Legend has it that Marco Polo imported pasta from China. In his travels Marco Polo has described it as a food similar to “lagana” meaning a flat noodle. However it is accepted that pasta as it is known today, was introduced by the Arabs during their conquest of Sicily in the late 7th century thus predating Marco Polo’s travels to China by about six centuries. Concrete information about pasta products in Italy has been found from the thirteenth or fourteenth century.

It can be a good accompaniment with different seafood and vegetables over a meal. Watery crème based sauces giving the feel of drinking ones pasta is one of the most irritating experiences while eating out at Italian restaurants. However this creamy pasta sauce would be a favorite of many pasta lovers as it is finger licking good. It is very tasty owing to thickening of the sauce achieved through reduction of the liquid element in the sauce resulting in concentration of the flavors.
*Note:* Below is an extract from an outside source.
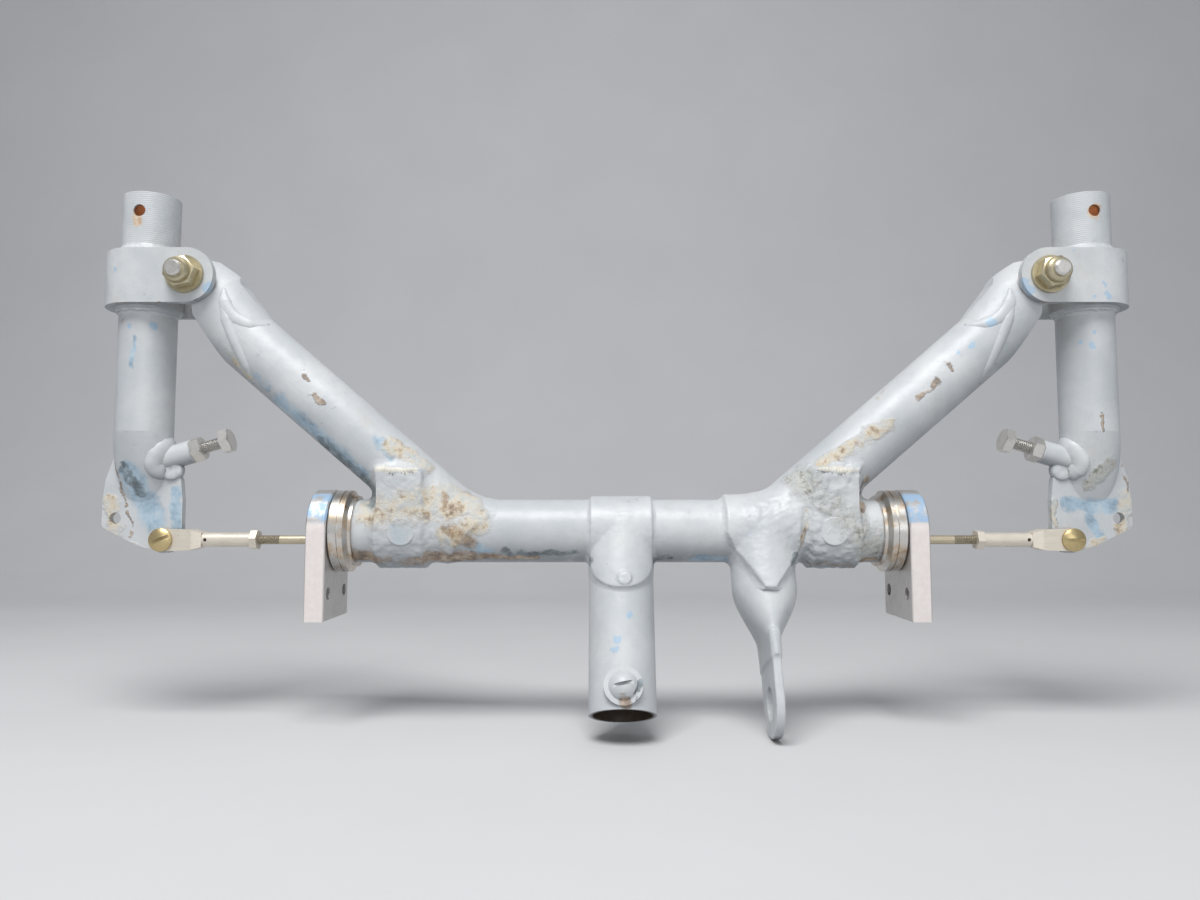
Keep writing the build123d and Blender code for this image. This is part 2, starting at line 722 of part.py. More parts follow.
# Down-tube, tilted to the front and open at its lower end
cross_face = tube_radius + cross_boss_height
with BuildPart() as down_tube:
    with BuildSketch(down_plane(down_tube_x, 0)):
        Circle(tube_radius)
        Circle(tube_bore_radius, mode=Mode.SUBTRACT)
    extrude(amount=down_tube_length)
    with BuildSketch(Plane.YZ):
        Circle(tube_radius)
    extrude(amount=tube_end, both=True, mode=Mode.SUBTRACT)
    with BuildSketch(down_front_plane(down_tube_x, cross_bolt_drop, 0)):
        Circle(cross_bolt_diameter / 2)
    extrude(amount=tube_diameter, both=True, mode=Mode.SUBTRACT)
save(down_tube, "down_tube")

# Boss rings let the cross bolt's head and nut seat flat on the round tube
with BuildPart() as cross_bosses:
    with BuildSketch(down_front_plane(down_tube_x, cross_bolt_drop, -cross_face)):
        Circle(cross_boss_diameter / 2)
        Circle(cross_bolt_diameter / 2, mode=Mode.SUBTRACT)
    extrude(amount=2 * cross_face)
    with BuildSketch(down_plane(down_tube_x, 0)):
        Circle(tube_radius)
    extrude(amount=2 * down_tube_length, mode=Mode.SUBTRACT)
save(cross_bosses, "down_tube_bolt_bosses")

with BuildPart() as cross_bolt:
    cross_tail_face = -cross_face - cross_nut_height - cross_tail
    with BuildSketch(down_front_plane(down_tube_x, cross_bolt_drop, cross_tail_face)):
        Circle(cross_bolt_diameter / 2)
    extrude(amount=2 * cross_face + cross_nut_height + cross_tail)
    cross_dome = (cross_head_height**2 + (cross_head_diameter / 2) ** 2) / (2 * cross_head_height)
    head_origin = Vector(down_tube_x, 0, 0) + down * cross_bolt_drop + front * cross_face
    with BuildSketch(Plane(origin=head_origin, x_dir=(1, 0, 0), z_dir=down)):
        with BuildLine():
            Line((0, 0), (cross_head_diameter / 2, 0))
            RadiusArc((cross_head_diameter / 2, 0), (0, cross_head_height), -cross_dome)
            Line((0, cross_head_height), (0, 0))
        make_face()
    revolve(axis=Axis(head_origin, front))
    slot_out = cross_face + cross_head_height - cross_slot_depth
    with BuildSketch(down_front_plane(down_tube_x, cross_bolt_drop, slot_out)):
        Rectangle(2 * cross_head_diameter, cross_slot_width, rotation=cross_slot_angle)
    extrude(amount=cross_slot_depth, mode=Mode.SUBTRACT)
save(cross_bolt, "down_tube_bolt")

with BuildPart() as cross_nut:
    add(hexagon(down_back_plane(down_tube_x, cross_bolt_drop, cross_face), cross_nut_hex, cross_nut_height))
    with BuildSketch(down_front_plane(down_tube_x, cross_bolt_drop, 0)):
        Circle(cross_bolt_diameter / 2)
    extrude(amount=-2 * cross_face, mode=Mode.SUBTRACT)
save(cross_nut, "down_tube_nut")

# Saddle strap: a curved wrap over the torque tube with a round tongue down the front
with BuildPart() as saddle:
    with BuildSketch(outboard_plane(1, down_tube_x)):
        Circle(tube_radius + saddle_thickness)
    extrude(amount=saddle_width / 2, both=True)
    fillet(saddle.edges().filter_by(GeomType.CIRCLE), saddle_end_rounding)
    with BuildSketch(down_plane(down_tube_x, 0)):
        Circle(tube_radius + saddle_thickness)
    extrude(amount=saddle_tongue_length)
    with BuildSketch(down_front_plane(down_tube_x, 0, 0)):
        with Locations((0, tube_radius)):
            Rectangle(2 * saddle_width, tube_diameter)
        with Locations((0, -saddle_tongue_length + saddle_width / 2)):
            Circle(saddle_width / 2)
        with Locations((0, -(saddle_tongue_length - saddle_width / 2) / 2)):
            Rectangle(saddle_width, saddle_tongue_length - saddle_width / 2)
    extrude(amount=tube_diameter, both=True, mode=Mode.INTERSECT)
    with BuildSketch(Plane.YZ):
        Circle(tube_radius)
    extrude(amount=tube_end, both=True, mode=Mode.SUBTRACT)
    with BuildSketch(down_plane(down_tube_x, 0)):
        Circle(tube_radius)
    extrude(amount=down_tube_length, mode=Mode.SUBTRACT)
save(saddle, "down_tube_saddle")

# Elevator horn: a tube stub squeezed into a flat plate that faces along X
with BuildPart() as horn:
    with BuildSketch(down_plane(horn_x, 0)):
        Circle(tube_radius)
    extrude(amount=horn_squeeze_top)
    with BuildSketch(down_plane(horn_x, horn_squeeze_top)):
        Circle(tube_radius)
    with BuildSketch(down_plane(horn_x, horn_squeeze_middle)):
        Ellipse(horn_middle_thickness / 2, horn_half_width)
    with BuildSketch(down_plane(horn_x, horn_squeeze_bottom)):
        Ellipse(horn_plate_thickness / 2 - squeeze_inset, horn_half_width)
    loft()
    horn_face = Plane(origin=(horn_x, 0, 0), x_dir=front, z_dir=(1, 0, 0))
    shoulder = horn_squeeze_middle + horn_shoulder_drop
    straight = horn_squeeze_bottom - horn_shoulder_drop
    with BuildSketch(horn_face):
        with BuildLine():
            Polyline(
                (-horn_half_width + horn_shoulder_inset, shoulder),
                (-horn_half_width, straight),
                (-horn_half_width, horn_length - horn_half_width),
                (horn_half_width, horn_length - horn_half_width),
                (horn_half_width, straight),
                (horn_half_width - horn_shoulder_inset, shoulder),
                close=True,
            )
        make_face()
        with Locations((0, horn_length - horn_half_width)):
            Circle(horn_half_width)
    extrude(amount=horn_plate_thickness / 2, both=True)
    with BuildSketch(horn_face):
        with Locations((0, horn_hole_drop)):
            Circle(horn_hole_diameter / 2)
    extrude(amount=tube_diameter, both=True, mode=Mode.SUBTRACT)
    with BuildSketch(Plane.YZ):
        Circle(tube_radius)
    extrude(amount=tube_end, both=True, mode=Mode.SUBTRACT)
    add(arms["right"], mode=Mode.SUBTRACT)
save(horn, "elevator_horn")

# Horn saddle: a wrap that runs into the right arm's root, with a pointed tongue down the stub
with BuildPart() as horn_saddle:
    with BuildSketch(outboard_plane(1, horn_x - horn_saddle_inboard)):
        Circle(tube_radius + horn_saddle_thickness)
    extrude(amount=horn_saddle_inboard + horn_saddle_outboard)
    fillet(horn_saddle.edges().filter_by(GeomType.CIRCLE), horn_saddle_thickness / 2)
    with BuildSketch(down_plane(horn_x, 0)):
        Circle(tube_radius + horn_saddle_thickness)
    extrude(amount=horn_tongue_length)
    with BuildSketch(down_front_plane(horn_x, 0, 0)):
        with BuildLine():
            Polyline(
                (-horn_saddle_inboard, tube_diameter),
                (-horn_saddle_inboard, -tube_radius / 2),
                (-horn_tongue_tip / 2, -horn_tongue_length),
                (horn_tongue_tip / 2, -horn_tongue_length),
                (horn_saddle_outboard, -tube_radius),
                (horn_saddle_outboard, tube_diameter),
                close=True,
            )
        make_face()
    extrude(amount=tube_diameter, both=True, mode=Mode.INTERSECT)
    with BuildSketch(Plane.YZ):
        Circle(tube_radius)
    extrude(amount=tube_end, both=True, mode=Mode.SUBTRACT)
    with BuildSketch(arm_plane(1, 0)):
        Circle(arm_radius)
    extrude(amount=arm_length, mode=Mode.SUBTRACT)
    with BuildSketch(down_plane(horn_x, 0)):
        Circle(tube_radius)
    extrude(amount=horn_squeeze_top, mode=Mode.SUBTRACT)
save(horn_saddle, "horn_saddle")
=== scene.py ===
import json
import math
import random

import bpy
import numpy as np
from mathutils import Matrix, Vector, noise
from mathutils.bvhtree import BVHTree


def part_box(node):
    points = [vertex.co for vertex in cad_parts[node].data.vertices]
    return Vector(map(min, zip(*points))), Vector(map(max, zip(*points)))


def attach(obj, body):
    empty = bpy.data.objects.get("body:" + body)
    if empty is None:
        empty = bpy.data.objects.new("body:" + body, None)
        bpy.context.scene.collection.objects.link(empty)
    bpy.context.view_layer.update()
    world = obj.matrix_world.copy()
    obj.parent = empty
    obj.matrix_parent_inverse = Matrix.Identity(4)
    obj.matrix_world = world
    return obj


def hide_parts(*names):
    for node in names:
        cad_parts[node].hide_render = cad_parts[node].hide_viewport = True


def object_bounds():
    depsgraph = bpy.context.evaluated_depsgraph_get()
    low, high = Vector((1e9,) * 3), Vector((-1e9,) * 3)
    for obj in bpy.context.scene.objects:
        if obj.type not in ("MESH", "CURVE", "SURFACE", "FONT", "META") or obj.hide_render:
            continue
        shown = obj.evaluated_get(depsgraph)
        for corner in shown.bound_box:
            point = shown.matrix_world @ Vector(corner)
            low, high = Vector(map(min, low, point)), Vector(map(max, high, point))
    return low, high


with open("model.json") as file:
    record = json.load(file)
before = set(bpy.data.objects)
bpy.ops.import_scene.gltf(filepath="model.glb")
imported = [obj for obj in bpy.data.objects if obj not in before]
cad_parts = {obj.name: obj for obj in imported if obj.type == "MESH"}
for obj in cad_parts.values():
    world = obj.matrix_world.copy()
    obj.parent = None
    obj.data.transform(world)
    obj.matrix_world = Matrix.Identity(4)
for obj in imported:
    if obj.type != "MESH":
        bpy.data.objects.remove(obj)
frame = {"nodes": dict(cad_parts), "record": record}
rest_low, rest_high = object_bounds()
random.seed(7)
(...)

The recipes below include two types of reductions. Owing to the reduction in this recipe, the cream mixes very well with the pasta though the pasta may not be eaten everyday like this but just occasionally when one needs something to soothe the soul; a plate of something substantive on the lap while watching ones favorite musical show on the television. If slightly garnished with some broccoli florets or some other green vegetables and healthy it feels a lot better.

This sauce adds flavor and richness to thick pastas like penne or linguini and is very versatile allowing one to experiment with the ingredients a little. To make it thinner add more pasta water, or put whole milk or half and half to make a lighter sauce

Recipe 1

Serves 6

12 Oz. – Angel hair pasta or other pasta
1/2 Oz – Sun-dried tomatoes
14 Oz – fat-free ricotta cheese
3/4 cup – evaporated skim milk
2 garlic cloves, quartered
1 teaspoon – seasonings (1 small cayenne, ground, and 1 tsp. no-salt seasoning can be used)
3 Oz – grated Parmesan
10 Oz – frozen broccoli pieces, cooked
4 Oz – Canned mushrooms or 2 cup fresh, sliced

Sun-dried tomatoes are cut in small pieces and covered with hot water in a bowl. It is left to stand for around 10 minutes and drained.
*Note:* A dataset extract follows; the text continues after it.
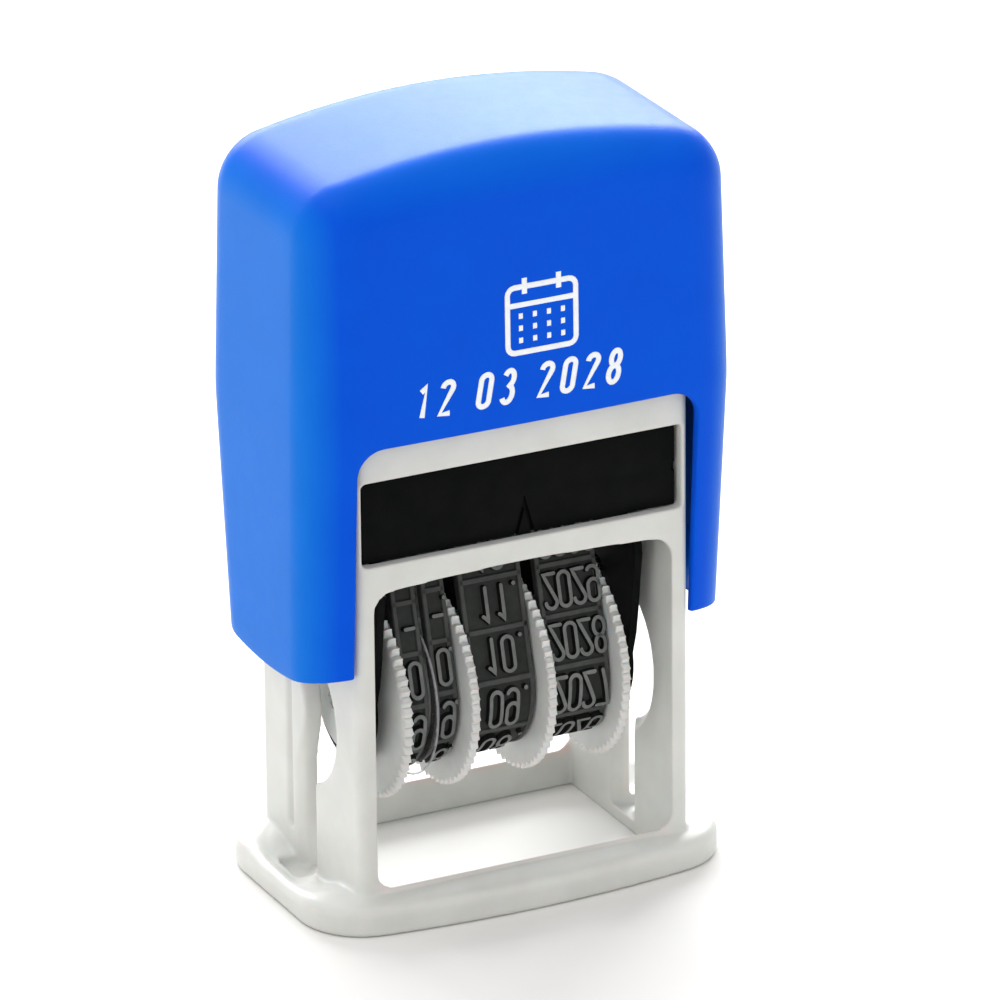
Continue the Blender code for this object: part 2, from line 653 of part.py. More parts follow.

Milk, ricotta, garlic, seasonings and Parmesan are mixed in a blender/food processor until a smooth sauce is formed. The sauce is poured into a heavy saucepan and heated over low flame ensuring it does not boil. If fresh mushrooms are used it is sautéed and kept warm. The pasta is cooked and drained. All the ingredients are mixed together (i.e. sauce, sun-dried tomatoes, broccoli, mushrooms and pasta) in a baking casserole and baked for around 30 minutes.
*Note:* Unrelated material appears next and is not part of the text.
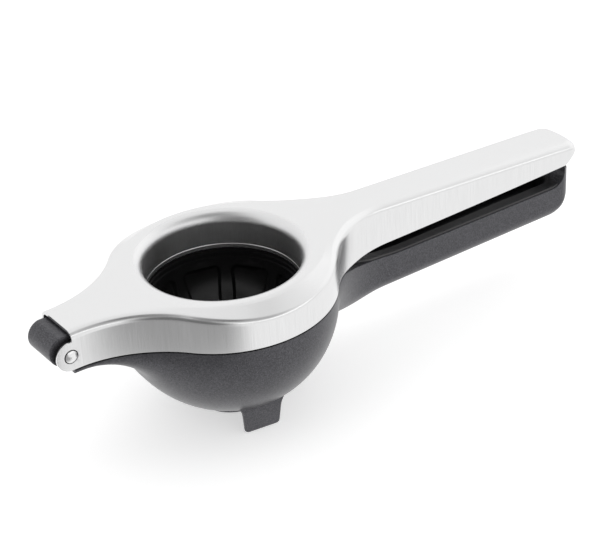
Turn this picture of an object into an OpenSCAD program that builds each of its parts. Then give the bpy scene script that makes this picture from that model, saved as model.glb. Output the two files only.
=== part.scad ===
// Hinged lemon squeezer: a stamped steel arm with a press cup, over a cast arm with a bowl.
// Inside the modules x = y = 0 is the axis of the ring and z = 0 the top of its flat plate.
// The handle points to +X and the hinge pin lies across Y at the -X end.

/* [Steel arm] */
// Outer radius of the ring
ring_r = 42; // [41.5:0.5:44]
// Thickness of the steel sheet
sheet_t = 1.2; // [0.9:0.1:1.5]
// Outer radius of the fold from the plate to the skirt
fold_r = 3; // [2.6:0.1:3.2]
// Radius of the soft crown between that fold and the plate at the sides of the ring
crown_r = 4; // [3:0.1:4.2]
// Length of the slope between fold and crown at the sides of the ring
crown_len = 5.8; // [3:0.1:6]
// Tilt of that slope in degrees
crown_tilt = 35; // [20:1:36]
// Depth of the skirt below the plate at the ring
skirt_h = 15.6; // [15.2:0.1:17]
// Extra depth of the skirt where the handle leaves the ring
skirt_dip = 2.5; // [1.5:0.1:3.5]
// How far the skirt edge rises again towards the handle end
skirt_rise = 1.4; // [0:0.1:2.4]
// How far the skirt edge rises towards the hinge
hinge_rise = 0.7; // [0:0.1:1]
// Width across the two hinge ears
tongue_w = 20.4; // [19:0.2:21]
// Distance from the ring axis to the front edge of the plate
tongue_x = 69.2; // [68:0.2:69.6]
// Plan radius that blends the ring into the tongue and into the handle
blend_r = 45; // [36:1:47]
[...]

Recipe 2: Creamy Basil and Sun-Dried Tomato Vegan Pasta

8 Oz whole wheat pasta, dry
8 Sun dried tomatoes
300 g silken tofu (firm)
3 garlic cloves
¼ cup fresh basil
½ teaspoon salt
2 cups broccoli cut into small pieces

The pasta is cooked and while cooking it, the tomatoes, tofu, garlic, basil, and salt is blended in a food processor or blender until smooth and set aside. When pasta is almost done, broccoli is added to pasta, water added and cooked for an additional 3 minutes. The pasta/broccoli is drained and returned to the pot and the sauce added and tossed well and served immediately.